Most dental offices avoided Vista and are using Windows XP as their operating system (OS). If you are planning to upgrade to Windows 7 it represents the first OS upgrade in six or seven years. All indications are that the path to Windows 7 is littered with peril, especially for a dental office.
XP to 7 is not just a simple upgrade but represents a complete change in the OS. Many existing systems both hardware and software that run great with XP will not function with 7. In dentistry we have many highly specialized products used exclusively in our industry. Rarely are these products included in OS system upgrade analysis. Often these products wait until a new OS has been out for some time before writing an upgrade for the new OS.

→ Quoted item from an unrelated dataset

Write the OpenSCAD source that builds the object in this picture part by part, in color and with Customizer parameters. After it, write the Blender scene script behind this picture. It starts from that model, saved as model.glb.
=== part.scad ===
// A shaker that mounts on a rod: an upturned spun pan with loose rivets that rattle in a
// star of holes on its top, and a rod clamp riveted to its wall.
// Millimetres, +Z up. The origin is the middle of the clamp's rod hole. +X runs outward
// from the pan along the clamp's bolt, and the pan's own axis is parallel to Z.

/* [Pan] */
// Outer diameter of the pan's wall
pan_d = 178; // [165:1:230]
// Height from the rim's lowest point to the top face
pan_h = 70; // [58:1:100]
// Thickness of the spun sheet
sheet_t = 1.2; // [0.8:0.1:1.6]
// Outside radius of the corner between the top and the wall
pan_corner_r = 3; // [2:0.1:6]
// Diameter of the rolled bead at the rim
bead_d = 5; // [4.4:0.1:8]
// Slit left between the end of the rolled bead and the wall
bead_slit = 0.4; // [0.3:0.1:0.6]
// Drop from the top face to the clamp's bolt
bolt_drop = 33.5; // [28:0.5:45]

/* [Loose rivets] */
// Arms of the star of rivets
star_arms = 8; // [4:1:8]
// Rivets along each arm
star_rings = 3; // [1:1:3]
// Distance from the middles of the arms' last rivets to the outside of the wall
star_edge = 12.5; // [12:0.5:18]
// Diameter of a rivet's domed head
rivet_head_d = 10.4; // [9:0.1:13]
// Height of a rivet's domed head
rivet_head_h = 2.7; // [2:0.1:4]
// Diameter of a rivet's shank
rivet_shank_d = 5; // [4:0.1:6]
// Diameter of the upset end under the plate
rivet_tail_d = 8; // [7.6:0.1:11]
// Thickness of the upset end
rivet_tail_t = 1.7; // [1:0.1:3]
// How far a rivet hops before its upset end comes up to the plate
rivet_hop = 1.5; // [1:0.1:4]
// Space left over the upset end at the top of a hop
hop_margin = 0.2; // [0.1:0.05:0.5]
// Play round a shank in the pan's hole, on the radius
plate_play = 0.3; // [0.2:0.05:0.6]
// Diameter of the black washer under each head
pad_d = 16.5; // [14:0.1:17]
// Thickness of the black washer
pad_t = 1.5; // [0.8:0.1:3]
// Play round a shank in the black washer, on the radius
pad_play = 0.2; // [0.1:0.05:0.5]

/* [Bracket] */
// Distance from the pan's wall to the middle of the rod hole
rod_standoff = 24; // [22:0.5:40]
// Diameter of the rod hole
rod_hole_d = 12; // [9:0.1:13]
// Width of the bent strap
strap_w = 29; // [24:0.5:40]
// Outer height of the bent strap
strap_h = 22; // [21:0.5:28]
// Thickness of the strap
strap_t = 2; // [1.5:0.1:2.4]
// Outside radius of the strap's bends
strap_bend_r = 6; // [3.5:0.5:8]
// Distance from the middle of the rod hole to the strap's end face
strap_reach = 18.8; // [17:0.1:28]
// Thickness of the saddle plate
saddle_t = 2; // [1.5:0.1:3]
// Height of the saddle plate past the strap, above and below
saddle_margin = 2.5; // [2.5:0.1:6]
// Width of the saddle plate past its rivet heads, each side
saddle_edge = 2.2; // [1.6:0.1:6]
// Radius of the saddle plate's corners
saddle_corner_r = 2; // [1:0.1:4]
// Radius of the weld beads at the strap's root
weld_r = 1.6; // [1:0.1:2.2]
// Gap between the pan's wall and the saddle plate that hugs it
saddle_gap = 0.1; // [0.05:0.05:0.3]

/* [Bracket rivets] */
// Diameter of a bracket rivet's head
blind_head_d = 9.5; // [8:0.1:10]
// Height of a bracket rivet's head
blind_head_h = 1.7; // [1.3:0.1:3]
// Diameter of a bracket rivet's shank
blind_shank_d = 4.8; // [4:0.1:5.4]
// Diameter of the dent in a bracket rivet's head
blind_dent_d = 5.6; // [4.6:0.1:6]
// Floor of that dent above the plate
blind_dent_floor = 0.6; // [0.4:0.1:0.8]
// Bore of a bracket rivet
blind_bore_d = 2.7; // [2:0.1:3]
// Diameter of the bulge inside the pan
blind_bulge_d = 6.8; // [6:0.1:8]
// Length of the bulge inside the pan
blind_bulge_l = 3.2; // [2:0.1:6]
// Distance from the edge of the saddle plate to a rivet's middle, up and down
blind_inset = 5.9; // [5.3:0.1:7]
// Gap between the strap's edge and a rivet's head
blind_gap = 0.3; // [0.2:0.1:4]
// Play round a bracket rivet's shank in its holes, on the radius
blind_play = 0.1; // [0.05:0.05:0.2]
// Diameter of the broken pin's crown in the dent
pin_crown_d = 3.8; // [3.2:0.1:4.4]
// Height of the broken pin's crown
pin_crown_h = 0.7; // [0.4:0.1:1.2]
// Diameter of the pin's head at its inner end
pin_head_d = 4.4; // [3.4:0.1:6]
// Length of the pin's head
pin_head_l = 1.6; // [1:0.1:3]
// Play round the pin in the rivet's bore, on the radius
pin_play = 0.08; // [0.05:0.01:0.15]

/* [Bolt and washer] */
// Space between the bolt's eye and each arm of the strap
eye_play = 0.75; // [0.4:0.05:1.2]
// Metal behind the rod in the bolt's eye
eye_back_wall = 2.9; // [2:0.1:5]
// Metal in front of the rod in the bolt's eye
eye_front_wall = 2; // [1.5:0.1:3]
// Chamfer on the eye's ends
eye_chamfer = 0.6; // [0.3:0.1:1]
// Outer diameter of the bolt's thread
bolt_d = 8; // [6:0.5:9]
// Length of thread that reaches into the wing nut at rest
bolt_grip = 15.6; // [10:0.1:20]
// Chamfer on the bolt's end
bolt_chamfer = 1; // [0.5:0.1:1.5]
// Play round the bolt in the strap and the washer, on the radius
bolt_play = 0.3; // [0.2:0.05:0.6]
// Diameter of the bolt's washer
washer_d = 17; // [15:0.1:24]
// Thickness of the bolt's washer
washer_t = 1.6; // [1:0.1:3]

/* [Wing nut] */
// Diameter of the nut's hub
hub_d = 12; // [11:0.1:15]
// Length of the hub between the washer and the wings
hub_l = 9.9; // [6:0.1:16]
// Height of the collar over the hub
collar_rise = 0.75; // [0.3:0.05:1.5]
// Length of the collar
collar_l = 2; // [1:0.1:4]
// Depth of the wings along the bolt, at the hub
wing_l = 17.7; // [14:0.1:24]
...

What that means is that some dental product you may have been happily using for years on XP will not work with 7; it may be many months before it will work with 7 or it may never work with 7.
On the other hand if you buy a new PC computer it is guaranteed to come with 7.

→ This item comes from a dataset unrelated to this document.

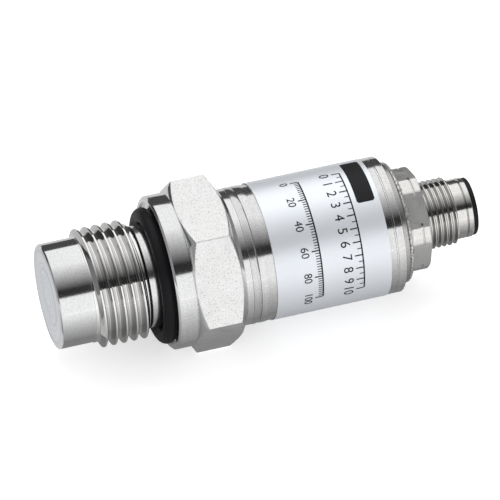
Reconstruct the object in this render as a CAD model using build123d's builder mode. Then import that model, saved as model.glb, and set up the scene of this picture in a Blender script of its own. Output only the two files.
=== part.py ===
from build123d import *
from math import cos, radians, sin, tan
import os

# A flush-diaphragm pressure transmitter with an M12 plug, lying on one flat of its hexagon.
# X runs along its axis from the flush face at zero towards the plug, Z is up, sizes are in mm.

# Port: plain tip
tip_d = 18.4
tip_length = 6.2
tip_edge = 0.25
diaphragm_rim = 0.6
diaphragm_land = 0.9
diaphragm_thickness = 0.12
corrugation_count = 3
corrugation_depth = 0.16
corrugation_plateau = 0.3
diaphragm_centre_d = 5.0
bed_gap = 0.15
capillary_d = 1.5

# Port: G 1/2 process thread, 55 degree form
process_major_d = 20.955
process_minor_d = 18.631
process_pitch = 1.814
process_thread_length = 9.5
process_flank_angle = 27.5
process_crest_share = 1 / 6

# Port: undercut neck, collar and hexagon
neck_d = 17.9
neck_length = 3.9
neck_run_in = 1.15
collar_rim = 1.0
collar_length = 3.4
collar_chamfer = 0.35
hex_across_flats = 27.0
hex_length = 8.5
hex_turning_angle = 30
hex_turning_inset = 0.2

# Port: root, spigot and pilot for the tube
root_length = 0.8
root_rise = 0.5
spigot_length = 1.1
pilot_length = 2.0
pilot_clearance = 0.03

# Sealing ring on the neck
ring_inner_d = 18.72
ring_section_d = 2.62
ring_seat_gap = 0.03
recess_depth = 0.63
recess_clearance = 0.14

# Pressure capsule in the port
chamber_front = 7.0
chamber_length = 1.4
pocket_d = 13.6
pocket_length = 12.6
pocket_ledge = 0.6
rear_bore_d = 17.0
capsule_clearance = 0.02
header_length = 3.0
header_pin_d = 0.45
header_glass_d = 1.5
header_pin_inset = 2.98
header_pin_reach = 0.45
header_places = 7
header_pin_count = 6
fill_hole_d = 0.8
fill_seat_d = 1.2
fill_seat_depth = 1.2
fill_ball_clearance = 0.01
filler_thickness = 1.2
filler_wall = 1.58
retaining_ring_length = 1.6
retaining_ring_wall = 1.4
pedestal_side = 3.2
pedestal_height = 0.5
die_side = 2.6
die_height = 0.4

# Compensation board on the header's pins
compensation_board_gap = 0.4
compensation_gap = 2.0
board_thickness = 1.0
board_hole_clearance = 0.05
pin_end_length = 0.8
chip_resistor = (0.6, 1.25, 2.0)
compensation_resistor_count = 4
compensation_resistor_gap = 0.1

# Housing tube, its welds and its label
housing_d = 24.0
tube_wall = 1.0
tube_length = 26.0
weld_band_length = 1.45
weld_band_depth = 0.25
weld_groove_width = 0.12
weld_groove_depth = 0.07
seam_depth = 0.2
seam_clearance = 0.01
label_offset = 4.2
label_rear_margin = 1.3
label_thickness = 0.08
label_gap = 0.01
label_opening_angle = 4
label_seam_angle = -110

# End cap
cap_ring_length = 1.5
cap_step_d = 21.6
cap_step_length = 1.05
cap_bead_length = 0.8
cap_pilot_length = 1.5
cap_wall = 1.3
cap_bore_wall = 2.5
flange_seat_depth = 0.65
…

It is not just the software applications, hardware will also be effected. If your computer was built before 2007 it is likely to have compatibility issues with 7. Peripherals like printers may not have up to date windows 7 drivers, and frankly some will never be available. The advice from Microsoft and others if this happens…buy new stuff.

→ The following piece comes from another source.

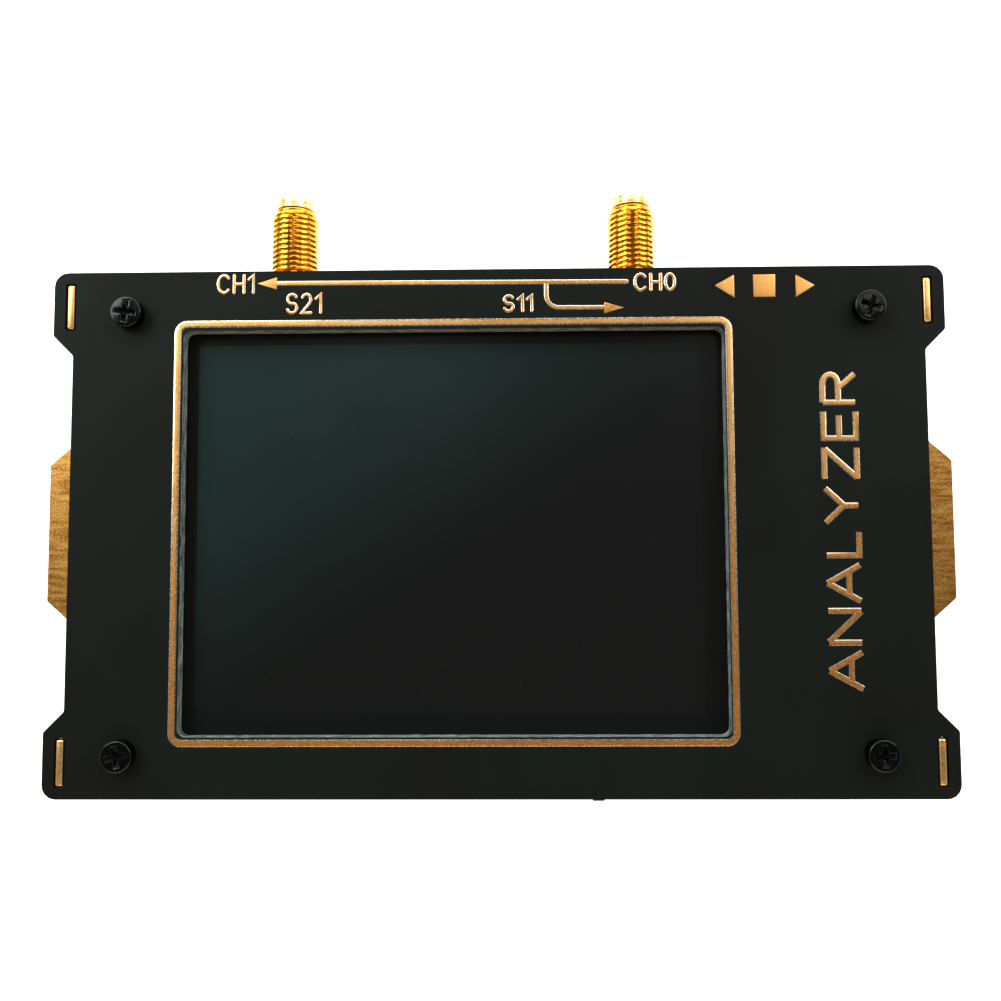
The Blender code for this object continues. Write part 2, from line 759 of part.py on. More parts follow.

Special dental systems like sensors, diagnostics and product bridges are especially prone to this issue.
As a general rule it is wise to wait until the first major bug fix has been released before upgrading. Microsoft calls the bug fixes service packs. So far there has not been a Windows 7 service pack. After the service pack wait to see if all your mission critical applications and peripherals will work with 7. The most reliable way to do this is to test them. This is beyond most dentists and you will need the aid of an IT specialist to help.
As stated in the opening, most dentists are using XP quite succesfuly and they have been for many years. On the other hand XP was plagued with these same compatibility issues when it was first released. It took well over a year after release until a dental office could reliably use XP.
All indications are that Windows 7 will be a significant improvement and we will be using it in dentistry as time goes on. However, right this minute, using Windows 7 presents numerous risks. If you do decide to upgrade be prepared to also upgrade or replace numerous other components of your system, both hardware and software.